* Problem details
Can you write out all of the material below, word for word?

* Data lines
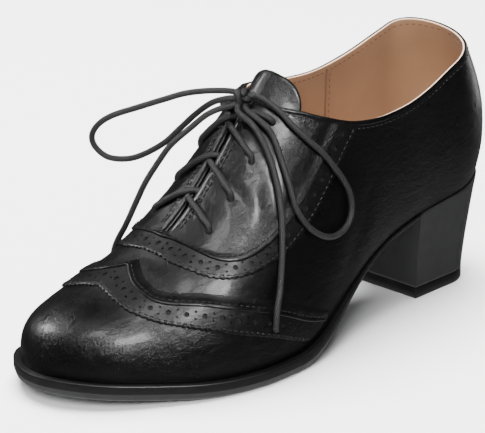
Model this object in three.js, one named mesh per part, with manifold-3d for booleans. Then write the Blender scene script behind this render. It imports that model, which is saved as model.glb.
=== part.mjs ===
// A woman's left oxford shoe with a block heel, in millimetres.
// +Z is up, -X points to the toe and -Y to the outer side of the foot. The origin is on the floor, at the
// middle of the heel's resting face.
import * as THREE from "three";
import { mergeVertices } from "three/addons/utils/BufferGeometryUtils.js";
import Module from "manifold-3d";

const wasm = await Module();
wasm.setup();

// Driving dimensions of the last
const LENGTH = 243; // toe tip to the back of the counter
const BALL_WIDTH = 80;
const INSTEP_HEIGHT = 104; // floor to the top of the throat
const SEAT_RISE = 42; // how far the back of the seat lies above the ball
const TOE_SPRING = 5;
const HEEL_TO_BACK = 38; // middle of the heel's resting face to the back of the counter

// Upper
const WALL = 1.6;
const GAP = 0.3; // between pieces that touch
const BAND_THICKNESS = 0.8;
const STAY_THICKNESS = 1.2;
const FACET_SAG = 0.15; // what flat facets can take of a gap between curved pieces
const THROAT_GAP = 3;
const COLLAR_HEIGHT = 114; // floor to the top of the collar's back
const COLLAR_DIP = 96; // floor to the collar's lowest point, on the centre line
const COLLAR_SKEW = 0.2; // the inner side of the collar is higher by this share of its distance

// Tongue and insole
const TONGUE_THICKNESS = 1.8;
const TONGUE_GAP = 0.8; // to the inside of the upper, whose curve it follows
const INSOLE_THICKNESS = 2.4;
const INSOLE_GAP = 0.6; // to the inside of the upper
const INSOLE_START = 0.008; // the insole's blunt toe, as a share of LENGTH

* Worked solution
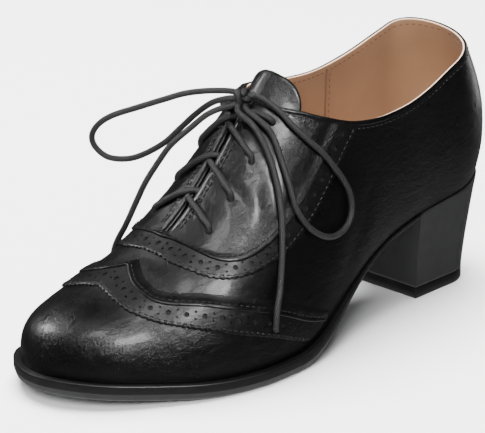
Model this object in three.js, one named mesh per part, with manifold-3d for booleans. Then write the Blender scene script behind this render. It imports that model, which is saved as model.glb.
=== part.mjs ===
// A woman's left oxford shoe with a block heel, in millimetres.
// +Z is up, -X points to the toe and -Y to the outer side of the foot. The origin is on the floor, at the
// middle of the heel's resting face.
import * as THREE from "three";
import { mergeVertices } from "three/addons/utils/BufferGeometryUtils.js";
import Module from "manifold-3d";

const wasm = await Module();
wasm.setup();

// Driving dimensions of the last
const LENGTH = 243; // toe tip to the back of the counter
const BALL_WIDTH = 80;
const INSTEP_HEIGHT = 104; // floor to the top of the throat
const SEAT_RISE = 42; // how far the back of the seat lies above the ball
const TOE_SPRING = 5;
const HEEL_TO_BACK = 38; // middle of the heel's resting face to the back of the counter

// Upper
const WALL = 1.6;
const GAP = 0.3; // between pieces that touch
const BAND_THICKNESS = 0.8;
const STAY_THICKNESS = 1.2;
const FACET_SAG = 0.15; // what flat facets can take of a gap between curved pieces
const THROAT_GAP = 3;
const COLLAR_HEIGHT = 114; // floor to the top of the collar's back
const COLLAR_DIP = 96; // floor to the collar's lowest point, on the centre line
const COLLAR_SKEW = 0.2; // the inner side of the collar is higher by this share of its distance

// Tongue and insole
const TONGUE_THICKNESS = 1.8;
const TONGUE_GAP = 0.8; // to the inside of the upper, whose curve it follows
const INSOLE_THICKNESS = 2.4;
const INSOLE_GAP = 0.6; // to the inside of the upper
const INSOLE_START = 0.008; // the insole's blunt toe, as a share of LENGTH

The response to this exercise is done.